Microbes in the gut may be a key to helping people lose weight, according to two tantalizing new studies.
One study in mice found that gastric bypass surgery may aid weight loss not just by reducing the size of the stomach but also by changing the composition of the microbial population. The second study found that people with more methane-producing microbes were more likely to be heavy and have a high percentage of body fat.
The findings might ultimately lead to new, microbe-centered approaches to weight loss, an area in which drug development has been notoriously difficult.
The studies aren’t the first to tie gut microbes to obesity. Several years ago, when the study of the microbiome was first unfolding, researchers found that both people and mice that are overweight tend to have a population of gut microbes different in composition from that of lean individuals (see “Our Microbial Menagerie”). When they lost weight, the microbes changed accordingly. And when microbes from overweight people were transplanted into microbe-free mice, the animals gained more weight than when they were treated with microbes from lean people.
Lee Kaplan and collaborators at Harvard now have more proof that microbes can help control weight, and that they may play a role in the one of the most successful weight loss treatments available. Scientists already had hints that the benefits of gastric bypass surgery don’t derive simply from a reduction in calories consumed. (The surgery dramatically reduces the size of the stomach, and hence the amount of food people can eat.) Patients show changes in blood sugar, as well as changes in hunger-regulating hormones, even before they lose weight.
“There are several lines of evidence that it doesn’t work just by mechanically restricting how much you eat, but that it works by changing the core mechanisms of energy balance and metabolic function,” says Kaplan, director of the Massachusetts General Hospital Weight Center.
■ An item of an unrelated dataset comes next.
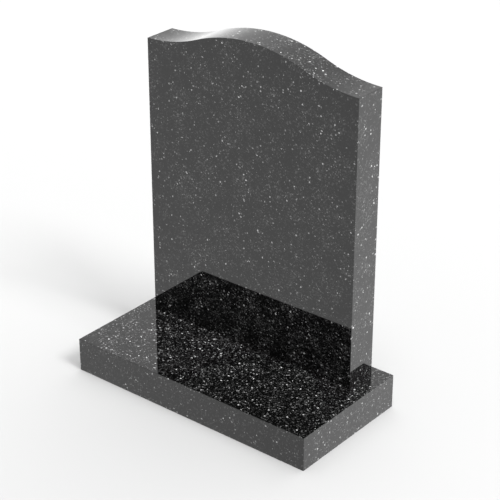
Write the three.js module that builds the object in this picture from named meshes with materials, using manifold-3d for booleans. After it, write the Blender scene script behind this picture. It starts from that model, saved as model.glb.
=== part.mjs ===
// An upright lawn memorial of polished granite: a tablet with an ogee top, standing on its foot on a
// plain rectangular base.
// Millimetres, +Z up. The origin is the middle of the base's underside; the inscription face looks
// along -Y, and X runs along the width.
import * as THREE from "three";
import { mergeVertices } from "three/addons/utils/BufferGeometryUtils.js";
import Module from "manifold-3d";

const INCH = 25.4;

// The base, a sawn block laid flat.
const BASE_WIDTH = 24 * INCH;
const BASE_DEPTH = 12 * INCH;
const BASE_HEIGHT = 3 * INCH;

// The tablet. Its height is to the crown, and the ogee falls from there to the shoulders.
const TABLET_WIDTH = 21 * INCH;
const TABLET_HEIGHT = 27 * INCH;
const TABLET_THICKNESS = 3 * INCH;
const OGEE_RISE = 2 * INCH;
const BACK_LEDGE = 1 * INCH; // of the base, left clear behind the tablet

// The width of the flat eased along each polished stone's edges.
const BASE_ARRIS = 1;
const TABLET_ARRIS = 1;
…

Previous research in both rodents and humans suggested that the procedure alters the microbes in the gut but hadn’t shown whether this influences weight.
In the new study, published Thursday in Science Translational Medicine, researchers studied three groups of obese mice fed a high-fat diet. One group underwent a procedure similar to gastric bypass and lost 30 percent of their body mass. The two other groups had a sham procedure in which incisions were made but the anatomy wasn’t altered. Mice in one of these groups were fed a normal diet and regained weight after the surgery; the others were put on a restricted diet and lost as much weight as the gastric bypass group. The bypass animals ate the same amount as the well-fed control animals, but they seemed to expend more energy.
By analyzing DNA in fecal samples before and after the procedure, the researchers found that gastric bypass had a significant and lasting effect on gut microbes. Specifically, they saw an increase in Verrucomicrobia and Gammaproteobacteria bacteria, similar to changes seen in people post-bypass. Transplanting gut microbes from the surgically altered mice into microbe-free animals made them lose weight, suggesting that the microbes themselves are responsible for at least some of the weight loss in gastric bypass. Animals inoculated with microbes from the two control groups didn’t change weight.
“It’s not simply a consequence of surgery, or of weight loss,” says David Cummings, an endocrinologist at the University of Washington in Seattle, who was not involved in the study.
The findings raise the question of how to reap the benefits of gastric bypass without surgery. To answer that, scientists first need to figure out which microbes trigger weight loss, and how they do it.
One hypothesis is that they influence the body’s energy expenditure—the calories we burn when just sitting around. This energy expenditure is known to take place in muscle and brown fat. But how microbes might influence it is a mystery.
The researchers are now testing the effects of altering levels of individual microbes, as well as some of the chemicals they produce. For example, gastric bypass changed the ratio of molecules called short-chain fatty acids, which often serve as chemical signals.
Depending on the results, scientists might be able to create a cocktail of weight-loss microbes. A less appetizing option is to offer microbial transplants from people who have undergone gastric bypass. These types of transplants are already under study for severe intestinal disorders.
The second study, published in the Journal of Clinical Endocrinology & Metabolism, found that people who exhale high levels of methane and hydrogen—indirect measures of certain gut microbes—are more likely to be heavy. The researchers have set their sights on one particular methane-producing microbe, Methanobrevibacter smithii, which helps extract calories from food. They are now running a clinical trial in which they give people targeted antibiotics to knock out this microbe and then measure whether their calorie extraction is reduced.